Jim Pitman: Exponential formulas in probability and combinatorics


Abstract

The Bernoulli, Sterling and Eulerian numbers and polynomials were first defined in the early 1700s to help evaluate variously weighted sums of powers, and to approximate integrals. Subsequent work in the 1800s on probability and the calculus of finite differences, by Laplace, Poisson, Thiele and others, established close connections between these arrays of numbers and the moments and cumulants of the classical probability distributions, including both the discrete and continuous uniform, the binomial, geometric, negative binomial, Poisson, exponential and gamma distributions, as well some other distributions whose transforms involve trigonometric and hyperbolic functions and the Riemann zeta function.
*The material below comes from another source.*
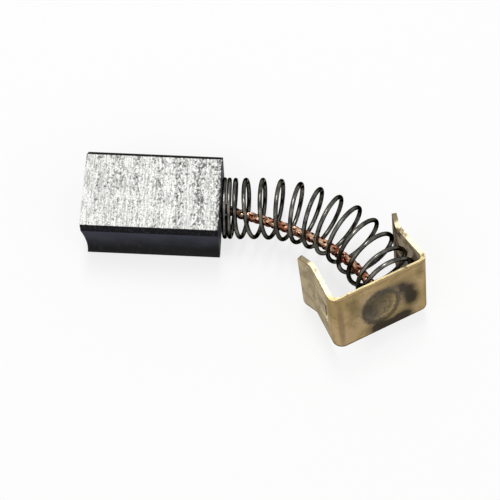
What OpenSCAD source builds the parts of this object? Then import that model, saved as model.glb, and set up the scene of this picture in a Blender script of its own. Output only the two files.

This talk will present the classical number arrays from a contemporary perspective,. The emphasis will be on the strong connections which tie these arrays both to the exponential formula of combinatorics, which enumerates labelled structures composed of primitive combinatorial components, and to the exponential formula of probability, that is the L\'evy-Khintchine of the infinitely divisible distribution of a sum of independent Gaussian and Poisson components. Various formulas for the classical number arrays then acquire double or multiple meanings, which connect polynomials enumerating various kinds of permutations to the moments of associated probability distributions, both discrete and continuous.